(Modeling code records)
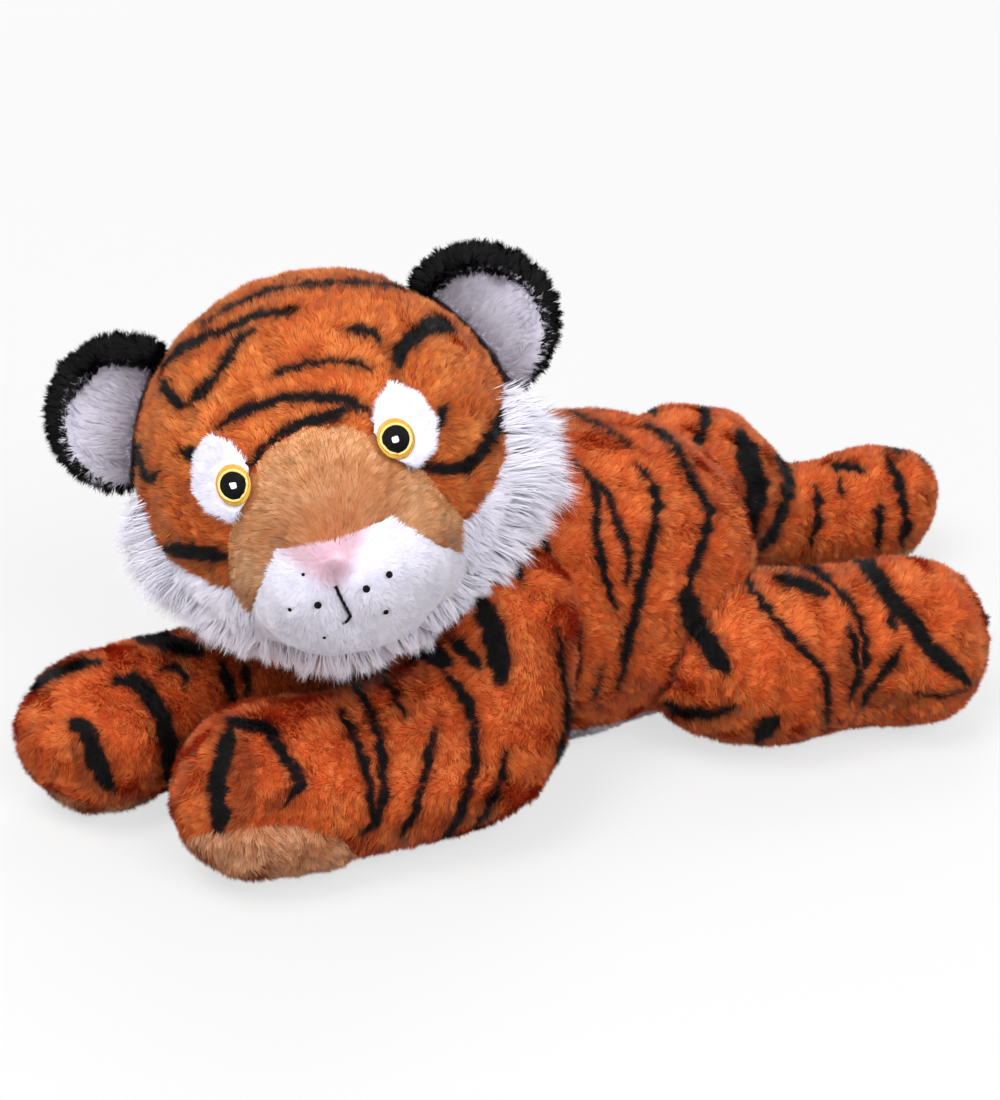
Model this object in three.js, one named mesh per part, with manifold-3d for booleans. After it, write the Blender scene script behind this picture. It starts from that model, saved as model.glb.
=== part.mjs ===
// A lying plush tiger, as the sewn panels, fillings, ears, soles and eyes that it is made of.
// Millimetres, +Z up. The tiger faces -Y, its left side is +X and its belly rests on Z = 0.
import * as THREE from 'three';
import { mergeVertices } from 'three/addons/utils/BufferGeometryUtils.js';
import Module from 'manifold-3d';

const wasm = await Module();
wasm.setup();

const { cos, sin, sqrt, min, floor, round, PI } = Math;
const fullTurn = 2 * PI;
const quarterTurn = PI / 2;
const radians = PI / 180;

// Fabric, seams and clearances
const pileThickness = 2.6; // plush backing and pile, as they fill out a panel
const seamGap = 0.3; // between panels that are sewn to each other
const fillGap = 0.3; // between a panel and the filling behind it
const legGap = 0.5; // between a leg and the torso that it is sewn to
const neckGap = 0.7; // between the head and the hollow of the shoulders that it turns in
const shoulderGap = 2.4; // between the head and the legs' shoulders, which move on their own
const tailGap = 0.6;
const earGap = 0.8; // at the root of an ear
const restDepth = 0.5; // how deep each leg and the tail are pressed flat where they lie
const bellyRestDepth = 3.4; // how deep the heavier torso is pressed flat
const overrun = 2; // how far a cutting shape reaches past what it cuts
const floorSpan = 640; // across the cut that presses the resting side flat
const floorDepth = 60;

// Facets round each kind of form
const innerFacetShare = 0.7; // round an inner surface, of those round the outer one
const torsoFacets = 28;
const legFacets = 16;
const tailFacets = 12;
const skullFacets = 30;
const muzzleFacets = 18;
const earFacets = 20;
const ruffFacets = 8;
const hollowFacets = 32;
const soleFacets = 20;
const rootFacets = 20;
const eyeFacets = 20;

// Torso
const torsoWidth = 96;
const torsoHeight = 99.7;
const torsoLength = 104;
const torsoMiddleShare = 0.54; // of its length, where the tiger's own middle lies
const bellyWidth = 62;
const bellyLength = 78;
const bellyRise = 13; // how high the belly panel reaches up the sides

// Head: a stuffed ball with a muzzle in front
const headRadius = 56.5;
const headAhead = 92; // middle of the head in front of the middle of the torso
const headHeight = 110;
const headTurn = 62; // degrees, to the tiger's left
const headLift = 28; // degrees that the face looks up
const headTilt = 16; // degrees that the crown leans to the tiger's right
const muzzleWidth = 62;
const muzzleHeight = 48;
const muzzleDepth = 60;
const neckWidth = 56;
const faceReach = 92; // how far a cut from in front starts ahead of the head's middle
const cheekReach = 17; // how far the white panel reaches back past the head's middle
const ruffWidth = 17; // across the fringe
const ruffThickness = 12;
const ruffAhead = 9; // of the head's middle
const ruffSeatShare = 0.25; // of the fringe's width, from the head to the fringe's middle

// Ears
const earWidth = 48;
const earHeight = 47;
const earDepth = 11; // of the cup, behind its rim
const liningThickness = 2.2;
const earWall = 2.6;

// Eyes
const eyeSpacing = 45;
const irisWidth = 10.6;
const irisHeight = 12.6;
const pupilWidth = 7;
const patchThickness = 1.4;
const irisThickness = 1;
const pupilThickness = 0.8;

// Legs, soles and tail
const frontLegLength = 132; // shoulder to paw
const frontLegThickness = 50;
const hindLegLength = 92; // hip to foot
const hindLegThickness = 58;
const frontSoleWidth = 54;
const hindSoleWidth = 40;
const tailLength = 112;
const tailThickness = 17;
const tailRootShare = 0.35; // of half its thickness, from the root's middle to its open end

const plush = (color) => new THREE.MeshStandardMaterial({ color, roughness: 0.95, metalness: 0 });
const thread = (color) => new THREE.MeshStandardMaterial({ color, roughness: 0.45, metalness: 0 });
const orangePlush = plush('#d2652a');
const whitePlush = plush('#ebe8f5');
const tanPlush = plush('#c88c5f');
const solePlush = plush('#be7d55');
const blackPlush = plush('#1e1a1a');
const fibre = plush('#f4f4f0');
const amberThread = thread('#eba528');
const blackThread = thread('#0f0f14');

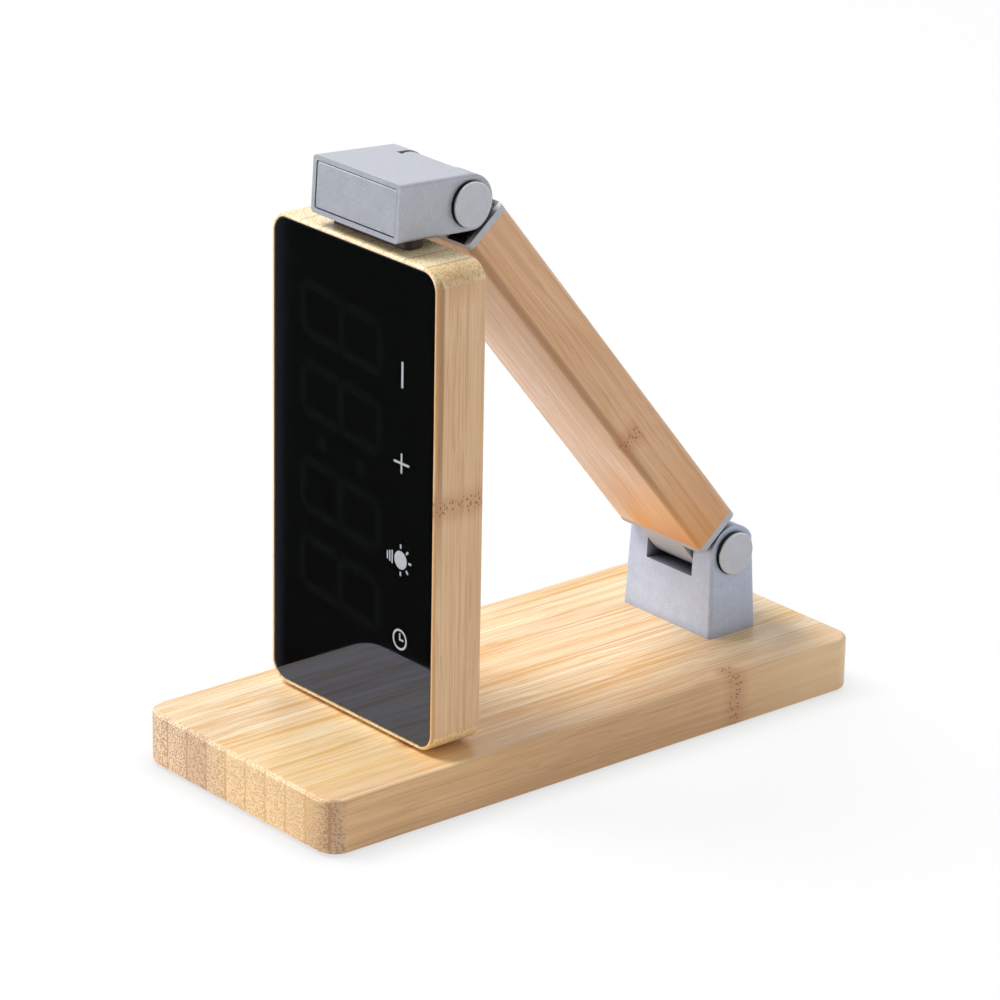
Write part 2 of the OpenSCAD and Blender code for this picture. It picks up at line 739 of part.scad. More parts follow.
base_board();
base_feet();
base_bracket();
base_bracket_screws();
lower_hinge_pin();
lower_pin_caps();
lower_cap_washers();
lower_friction_washers();
arm_bar();
lower_arm_fitting();
upper_arm_fitting();
upper_hinge_pin();
upper_pin_caps();
upper_cap_washers();
upper_friction_washers();
head_bracket();
bracket_cover();
head_neck();
neck_screws();
head_case();
front_panel();
digit_reflector();
digit_diodes();
display_board();
board_screws();
touch_springs();
buzzer();
battery_cell();
chassis();
chassis_screws();
usb_socket();
lamp_board();
lamp_diodes();
lamp_diffuser();
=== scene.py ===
import math

import bmesh
import bpy
from mathutils import Matrix, Vector


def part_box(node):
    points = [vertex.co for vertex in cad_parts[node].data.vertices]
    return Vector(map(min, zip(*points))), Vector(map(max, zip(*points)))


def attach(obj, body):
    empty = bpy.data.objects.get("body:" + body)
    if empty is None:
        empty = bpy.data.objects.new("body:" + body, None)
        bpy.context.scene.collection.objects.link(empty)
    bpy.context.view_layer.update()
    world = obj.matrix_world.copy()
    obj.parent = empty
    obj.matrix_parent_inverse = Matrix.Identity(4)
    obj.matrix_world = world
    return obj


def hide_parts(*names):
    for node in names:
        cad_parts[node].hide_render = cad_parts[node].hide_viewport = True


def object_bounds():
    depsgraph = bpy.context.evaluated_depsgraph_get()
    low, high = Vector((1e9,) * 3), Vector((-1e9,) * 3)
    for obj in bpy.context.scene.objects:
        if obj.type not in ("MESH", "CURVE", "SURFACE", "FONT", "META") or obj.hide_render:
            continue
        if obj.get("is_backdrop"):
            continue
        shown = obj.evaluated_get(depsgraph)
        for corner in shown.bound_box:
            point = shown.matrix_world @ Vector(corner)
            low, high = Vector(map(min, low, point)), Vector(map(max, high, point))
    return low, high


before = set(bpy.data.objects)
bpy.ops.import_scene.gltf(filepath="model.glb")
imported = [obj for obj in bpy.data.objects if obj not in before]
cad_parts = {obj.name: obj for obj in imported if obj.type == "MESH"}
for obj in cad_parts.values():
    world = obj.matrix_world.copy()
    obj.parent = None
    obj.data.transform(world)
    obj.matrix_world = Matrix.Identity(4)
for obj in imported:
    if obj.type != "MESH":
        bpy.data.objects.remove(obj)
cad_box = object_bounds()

# Foot board. Laminated bamboo, planed strips 8.4 mm wide glued side by side with the grain front to back,
# cut out with round corners, its rims rounded and the whole sealed with thin satin lacquer.
MM = 0.001
STRIP = 8.4


def linear(code):
    """The linear colour, with alpha, of an sRGB hex code such as "#e0b080"."""
    parts = [int(code[i:i + 2], 16) / 255 for i in (1, 3, 5)]
    return tuple(c / 12.92 if c <= 0.04045 else ((c + 0.055) / 1.055) ** 2.4 for c in parts) + (1.0,)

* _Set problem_
Look back at the data above. Transcribe exactly the lines starting at the line that contains "imported = [obj" and ending at the line that contains "STRIP = 8.4".

* _Response for this exercise_
imported = [obj for obj in bpy.data.objects if obj not in before]
cad_parts = {obj.name: obj for obj in imported if obj.type == "MESH"}
for obj in cad_parts.values():
    world = obj.matrix_world.copy()
    obj.parent = None
    obj.data.transform(world)
    obj.matrix_world = Matrix.Identity(4)
for obj in imported:
    if obj.type != "MESH":
        bpy.data.objects.remove(obj)
cad_box = object_bounds()

# Foot board. Laminated bamboo, planed strips 8.4 mm wide glued side by side with the grain front to back,
# cut out with round corners, its rims rounded and the whole sealed with thin satin lacquer.
MM = 0.001
STRIP = 8.4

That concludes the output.